◆ **Recorded information**
--------------------------------------------------

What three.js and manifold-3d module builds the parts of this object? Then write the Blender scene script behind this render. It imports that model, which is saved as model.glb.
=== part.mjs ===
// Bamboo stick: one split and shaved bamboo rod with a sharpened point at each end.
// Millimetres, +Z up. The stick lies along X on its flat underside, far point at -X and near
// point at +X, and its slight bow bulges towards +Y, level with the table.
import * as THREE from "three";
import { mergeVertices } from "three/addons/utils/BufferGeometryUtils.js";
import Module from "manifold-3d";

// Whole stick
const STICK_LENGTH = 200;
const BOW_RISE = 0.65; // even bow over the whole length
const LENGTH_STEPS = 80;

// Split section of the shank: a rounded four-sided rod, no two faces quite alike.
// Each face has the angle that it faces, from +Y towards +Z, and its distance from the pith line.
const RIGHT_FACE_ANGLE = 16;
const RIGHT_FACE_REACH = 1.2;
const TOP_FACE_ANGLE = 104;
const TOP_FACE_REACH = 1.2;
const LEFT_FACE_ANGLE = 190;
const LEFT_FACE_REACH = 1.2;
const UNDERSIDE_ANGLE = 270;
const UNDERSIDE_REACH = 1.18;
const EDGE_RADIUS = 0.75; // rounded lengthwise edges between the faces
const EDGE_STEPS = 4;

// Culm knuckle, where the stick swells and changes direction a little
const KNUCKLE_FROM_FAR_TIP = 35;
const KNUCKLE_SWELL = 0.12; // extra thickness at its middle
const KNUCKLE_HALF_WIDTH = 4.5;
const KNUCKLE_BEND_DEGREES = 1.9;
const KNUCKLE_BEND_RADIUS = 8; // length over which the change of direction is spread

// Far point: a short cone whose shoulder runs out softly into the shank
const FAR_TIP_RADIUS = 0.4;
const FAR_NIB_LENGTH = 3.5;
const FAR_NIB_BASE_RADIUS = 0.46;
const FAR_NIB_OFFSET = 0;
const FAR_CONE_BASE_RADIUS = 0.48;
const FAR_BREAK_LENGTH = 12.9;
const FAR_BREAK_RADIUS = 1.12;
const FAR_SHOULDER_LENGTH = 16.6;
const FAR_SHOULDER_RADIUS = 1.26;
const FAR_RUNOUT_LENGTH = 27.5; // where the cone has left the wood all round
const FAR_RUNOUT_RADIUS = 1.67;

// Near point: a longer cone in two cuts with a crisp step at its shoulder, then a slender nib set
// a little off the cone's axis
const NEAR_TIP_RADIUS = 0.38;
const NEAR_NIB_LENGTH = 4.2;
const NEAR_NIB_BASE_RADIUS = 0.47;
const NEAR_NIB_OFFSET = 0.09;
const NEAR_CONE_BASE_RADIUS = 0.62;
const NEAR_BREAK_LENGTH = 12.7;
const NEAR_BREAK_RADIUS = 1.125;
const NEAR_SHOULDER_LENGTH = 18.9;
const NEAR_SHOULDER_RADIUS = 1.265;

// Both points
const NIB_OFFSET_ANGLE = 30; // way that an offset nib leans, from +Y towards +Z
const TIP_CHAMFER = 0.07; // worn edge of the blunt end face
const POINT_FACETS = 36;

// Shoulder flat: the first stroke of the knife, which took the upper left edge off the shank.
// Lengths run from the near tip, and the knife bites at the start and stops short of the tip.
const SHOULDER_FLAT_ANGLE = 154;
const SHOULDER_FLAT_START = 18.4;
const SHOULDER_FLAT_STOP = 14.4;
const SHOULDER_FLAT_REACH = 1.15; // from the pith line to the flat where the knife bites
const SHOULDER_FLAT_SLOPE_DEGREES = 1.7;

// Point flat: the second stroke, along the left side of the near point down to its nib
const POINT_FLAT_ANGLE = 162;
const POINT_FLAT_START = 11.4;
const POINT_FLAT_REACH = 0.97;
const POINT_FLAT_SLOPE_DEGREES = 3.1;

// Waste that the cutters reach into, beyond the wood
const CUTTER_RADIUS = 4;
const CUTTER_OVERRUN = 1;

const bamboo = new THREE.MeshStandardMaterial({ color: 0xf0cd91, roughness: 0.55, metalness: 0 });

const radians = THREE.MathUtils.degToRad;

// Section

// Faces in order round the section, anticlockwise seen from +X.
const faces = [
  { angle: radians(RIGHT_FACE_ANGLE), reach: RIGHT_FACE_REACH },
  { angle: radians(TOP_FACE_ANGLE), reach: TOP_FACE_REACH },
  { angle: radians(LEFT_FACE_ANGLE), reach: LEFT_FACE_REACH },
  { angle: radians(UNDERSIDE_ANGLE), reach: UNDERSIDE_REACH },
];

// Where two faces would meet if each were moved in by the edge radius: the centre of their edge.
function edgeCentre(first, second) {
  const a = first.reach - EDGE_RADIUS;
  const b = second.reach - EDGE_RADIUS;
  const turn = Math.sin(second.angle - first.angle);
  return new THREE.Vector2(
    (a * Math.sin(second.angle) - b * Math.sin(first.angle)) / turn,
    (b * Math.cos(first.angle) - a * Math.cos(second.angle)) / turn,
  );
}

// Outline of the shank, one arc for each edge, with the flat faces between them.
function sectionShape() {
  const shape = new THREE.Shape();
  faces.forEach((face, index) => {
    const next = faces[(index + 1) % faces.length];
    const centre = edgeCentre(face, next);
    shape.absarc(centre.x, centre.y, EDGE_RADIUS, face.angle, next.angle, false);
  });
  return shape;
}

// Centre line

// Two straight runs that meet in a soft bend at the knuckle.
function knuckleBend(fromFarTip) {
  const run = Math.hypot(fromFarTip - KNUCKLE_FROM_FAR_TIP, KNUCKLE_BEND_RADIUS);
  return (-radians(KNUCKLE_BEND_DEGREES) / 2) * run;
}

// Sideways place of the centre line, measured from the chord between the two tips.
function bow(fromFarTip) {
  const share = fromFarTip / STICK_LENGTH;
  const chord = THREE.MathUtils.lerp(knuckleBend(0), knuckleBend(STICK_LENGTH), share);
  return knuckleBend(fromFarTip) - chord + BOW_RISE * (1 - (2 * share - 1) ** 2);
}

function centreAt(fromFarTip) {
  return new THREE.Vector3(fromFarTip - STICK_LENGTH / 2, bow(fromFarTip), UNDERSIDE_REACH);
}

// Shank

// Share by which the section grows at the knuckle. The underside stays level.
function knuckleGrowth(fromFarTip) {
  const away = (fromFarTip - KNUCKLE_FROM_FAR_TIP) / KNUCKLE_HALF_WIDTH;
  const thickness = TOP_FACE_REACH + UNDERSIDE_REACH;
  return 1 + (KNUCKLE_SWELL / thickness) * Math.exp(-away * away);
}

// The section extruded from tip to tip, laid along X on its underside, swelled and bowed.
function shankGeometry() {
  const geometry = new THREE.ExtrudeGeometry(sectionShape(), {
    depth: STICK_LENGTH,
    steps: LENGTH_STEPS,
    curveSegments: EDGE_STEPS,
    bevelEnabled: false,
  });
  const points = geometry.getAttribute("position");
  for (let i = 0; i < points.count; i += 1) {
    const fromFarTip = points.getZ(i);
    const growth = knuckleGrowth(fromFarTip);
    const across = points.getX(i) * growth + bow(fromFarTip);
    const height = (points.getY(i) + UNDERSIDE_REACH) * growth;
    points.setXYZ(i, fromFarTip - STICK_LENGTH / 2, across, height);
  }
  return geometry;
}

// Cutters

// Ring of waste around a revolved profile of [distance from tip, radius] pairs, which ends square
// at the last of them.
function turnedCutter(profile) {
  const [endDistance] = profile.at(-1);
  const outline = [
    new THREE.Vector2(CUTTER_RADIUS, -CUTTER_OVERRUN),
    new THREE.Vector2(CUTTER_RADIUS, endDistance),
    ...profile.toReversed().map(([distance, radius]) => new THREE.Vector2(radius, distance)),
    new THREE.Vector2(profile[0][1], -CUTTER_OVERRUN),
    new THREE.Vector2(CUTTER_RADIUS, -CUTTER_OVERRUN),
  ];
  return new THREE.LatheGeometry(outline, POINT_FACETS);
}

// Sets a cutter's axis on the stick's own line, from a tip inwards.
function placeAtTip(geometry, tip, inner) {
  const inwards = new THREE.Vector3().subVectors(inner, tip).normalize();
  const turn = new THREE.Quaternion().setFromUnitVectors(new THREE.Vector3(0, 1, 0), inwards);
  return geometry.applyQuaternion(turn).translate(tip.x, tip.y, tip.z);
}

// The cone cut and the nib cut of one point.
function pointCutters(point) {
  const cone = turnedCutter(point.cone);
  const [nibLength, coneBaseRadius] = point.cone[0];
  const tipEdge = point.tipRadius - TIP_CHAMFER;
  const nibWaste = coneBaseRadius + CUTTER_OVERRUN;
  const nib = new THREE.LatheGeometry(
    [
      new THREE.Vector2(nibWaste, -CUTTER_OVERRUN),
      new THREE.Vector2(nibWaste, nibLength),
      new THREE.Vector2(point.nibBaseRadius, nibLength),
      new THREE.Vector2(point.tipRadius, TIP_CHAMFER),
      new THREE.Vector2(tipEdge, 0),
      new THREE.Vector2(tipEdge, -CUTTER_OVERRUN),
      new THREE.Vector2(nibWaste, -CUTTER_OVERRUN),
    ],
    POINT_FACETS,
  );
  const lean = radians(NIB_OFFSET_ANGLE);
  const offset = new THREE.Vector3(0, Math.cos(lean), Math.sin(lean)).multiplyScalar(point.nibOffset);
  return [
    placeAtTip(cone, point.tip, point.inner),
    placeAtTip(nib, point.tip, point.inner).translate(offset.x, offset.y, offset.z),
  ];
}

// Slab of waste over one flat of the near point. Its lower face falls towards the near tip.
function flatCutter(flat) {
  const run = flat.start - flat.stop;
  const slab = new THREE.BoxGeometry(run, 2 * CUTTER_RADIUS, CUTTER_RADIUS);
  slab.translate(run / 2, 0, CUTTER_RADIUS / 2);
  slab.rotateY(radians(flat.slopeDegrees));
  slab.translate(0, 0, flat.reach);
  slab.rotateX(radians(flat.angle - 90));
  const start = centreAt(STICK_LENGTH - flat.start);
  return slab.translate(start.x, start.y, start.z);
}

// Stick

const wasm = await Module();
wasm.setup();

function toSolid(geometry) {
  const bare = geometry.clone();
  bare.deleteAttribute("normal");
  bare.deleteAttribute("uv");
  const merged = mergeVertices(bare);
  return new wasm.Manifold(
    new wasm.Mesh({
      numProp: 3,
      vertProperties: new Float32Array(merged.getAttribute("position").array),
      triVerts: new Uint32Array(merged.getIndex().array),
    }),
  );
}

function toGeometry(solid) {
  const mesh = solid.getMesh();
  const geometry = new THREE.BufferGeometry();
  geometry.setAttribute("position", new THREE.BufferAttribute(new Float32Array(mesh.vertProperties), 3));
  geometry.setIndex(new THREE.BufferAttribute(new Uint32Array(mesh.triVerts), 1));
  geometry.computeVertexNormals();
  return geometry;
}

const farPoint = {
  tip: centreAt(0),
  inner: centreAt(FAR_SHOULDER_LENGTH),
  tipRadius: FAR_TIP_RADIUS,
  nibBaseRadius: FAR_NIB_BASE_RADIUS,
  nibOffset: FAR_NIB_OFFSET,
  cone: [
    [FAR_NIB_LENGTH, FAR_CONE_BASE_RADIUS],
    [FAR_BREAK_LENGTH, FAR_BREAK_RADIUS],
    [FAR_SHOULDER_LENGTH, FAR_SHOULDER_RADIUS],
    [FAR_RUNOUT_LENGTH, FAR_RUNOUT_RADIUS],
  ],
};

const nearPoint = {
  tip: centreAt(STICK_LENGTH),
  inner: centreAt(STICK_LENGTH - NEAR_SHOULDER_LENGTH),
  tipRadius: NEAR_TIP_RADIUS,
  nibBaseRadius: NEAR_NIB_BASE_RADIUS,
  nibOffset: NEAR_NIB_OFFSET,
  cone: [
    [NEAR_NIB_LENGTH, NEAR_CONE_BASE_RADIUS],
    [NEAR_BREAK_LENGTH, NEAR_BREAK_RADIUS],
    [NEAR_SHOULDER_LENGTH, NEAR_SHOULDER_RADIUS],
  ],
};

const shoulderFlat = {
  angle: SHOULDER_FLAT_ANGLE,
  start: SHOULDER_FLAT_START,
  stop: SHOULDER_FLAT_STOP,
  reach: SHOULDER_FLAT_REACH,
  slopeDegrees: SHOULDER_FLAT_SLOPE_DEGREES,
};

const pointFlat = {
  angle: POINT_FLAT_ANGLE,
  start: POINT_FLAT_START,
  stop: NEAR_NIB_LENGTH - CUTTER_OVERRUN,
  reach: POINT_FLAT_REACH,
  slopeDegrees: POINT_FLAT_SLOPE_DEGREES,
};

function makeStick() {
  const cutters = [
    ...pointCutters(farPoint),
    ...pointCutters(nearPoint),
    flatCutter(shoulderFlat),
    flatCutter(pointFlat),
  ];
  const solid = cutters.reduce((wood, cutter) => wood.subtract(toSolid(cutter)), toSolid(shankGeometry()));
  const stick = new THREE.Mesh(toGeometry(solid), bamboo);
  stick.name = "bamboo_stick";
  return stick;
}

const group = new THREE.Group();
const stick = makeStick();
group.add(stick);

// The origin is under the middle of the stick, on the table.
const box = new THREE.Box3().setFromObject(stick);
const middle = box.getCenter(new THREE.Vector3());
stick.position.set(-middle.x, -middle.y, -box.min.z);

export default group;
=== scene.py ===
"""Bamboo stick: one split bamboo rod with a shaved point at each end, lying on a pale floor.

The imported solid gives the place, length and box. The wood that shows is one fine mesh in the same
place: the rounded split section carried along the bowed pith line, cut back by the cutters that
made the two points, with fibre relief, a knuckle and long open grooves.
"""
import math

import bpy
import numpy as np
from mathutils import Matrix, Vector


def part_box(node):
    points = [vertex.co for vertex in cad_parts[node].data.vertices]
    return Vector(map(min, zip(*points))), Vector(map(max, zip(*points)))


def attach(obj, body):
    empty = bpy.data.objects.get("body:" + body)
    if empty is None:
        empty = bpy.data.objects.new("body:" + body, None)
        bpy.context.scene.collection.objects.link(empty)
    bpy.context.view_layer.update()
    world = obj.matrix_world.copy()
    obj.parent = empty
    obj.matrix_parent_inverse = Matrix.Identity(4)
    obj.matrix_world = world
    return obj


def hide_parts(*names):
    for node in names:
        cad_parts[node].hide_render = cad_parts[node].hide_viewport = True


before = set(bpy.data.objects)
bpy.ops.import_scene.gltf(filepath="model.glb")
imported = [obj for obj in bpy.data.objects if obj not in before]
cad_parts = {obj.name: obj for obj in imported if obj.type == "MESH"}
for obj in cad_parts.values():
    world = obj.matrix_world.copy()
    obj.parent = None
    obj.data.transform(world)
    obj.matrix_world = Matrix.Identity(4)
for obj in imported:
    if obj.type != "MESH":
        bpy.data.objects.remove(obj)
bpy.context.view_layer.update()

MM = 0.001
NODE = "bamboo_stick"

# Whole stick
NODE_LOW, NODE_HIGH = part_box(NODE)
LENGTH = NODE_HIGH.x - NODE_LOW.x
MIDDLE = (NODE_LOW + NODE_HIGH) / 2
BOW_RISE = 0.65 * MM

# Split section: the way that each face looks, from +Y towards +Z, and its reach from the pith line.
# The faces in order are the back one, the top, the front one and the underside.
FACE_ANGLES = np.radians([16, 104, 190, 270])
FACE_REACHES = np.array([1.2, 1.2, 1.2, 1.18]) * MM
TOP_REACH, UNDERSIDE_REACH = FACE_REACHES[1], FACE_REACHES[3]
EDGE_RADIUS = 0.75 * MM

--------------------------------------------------

◆ **Exercise description**
Copy exactly the lines of the listing above, beginning at the line with "obj.matrix_world = world" and ending at its final line; write out nothing else.

◆ **Result of this task**
    obj.matrix_world = world
    return obj


def hide_parts(*names):
    for node in names:
        cad_parts[node].hide_render = cad_parts[node].hide_viewport = True


before = set(bpy.data.objects)
bpy.ops.import_scene.gltf(filepath="model.glb")
imported = [obj for obj in bpy.data.objects if obj not in before]
cad_parts = {obj.name: obj for obj in imported if obj.type == "MESH"}
for obj in cad_parts.values():
    world = obj.matrix_world.copy()
    obj.parent = None
    obj.data.transform(world)
    obj.matrix_world = Matrix.Identity(4)
for obj in imported:
    if obj.type != "MESH":
        bpy.data.objects.remove(obj)
bpy.context.view_layer.update()

MM = 0.001
NODE = "bamboo_stick"

# Whole stick
NODE_LOW, NODE_HIGH = part_box(NODE)
LENGTH = NODE_HIGH.x - NODE_LOW.x
MIDDLE = (NODE_LOW + NODE_HIGH) / 2
BOW_RISE = 0.65 * MM

# Split section: the way that each face looks, from +Y towards +Z, and its reach from the pith line.
# The faces in order are the back one, the top, the front one and the underside.
FACE_ANGLES = np.radians([16, 104, 190, 270])
FACE_REACHES = np.array([1.2, 1.2, 1.2, 1.18]) * MM
TOP_REACH, UNDERSIDE_REACH = FACE_REACHES[1], FACE_REACHES[3]
EDGE_RADIUS = 0.75 * MM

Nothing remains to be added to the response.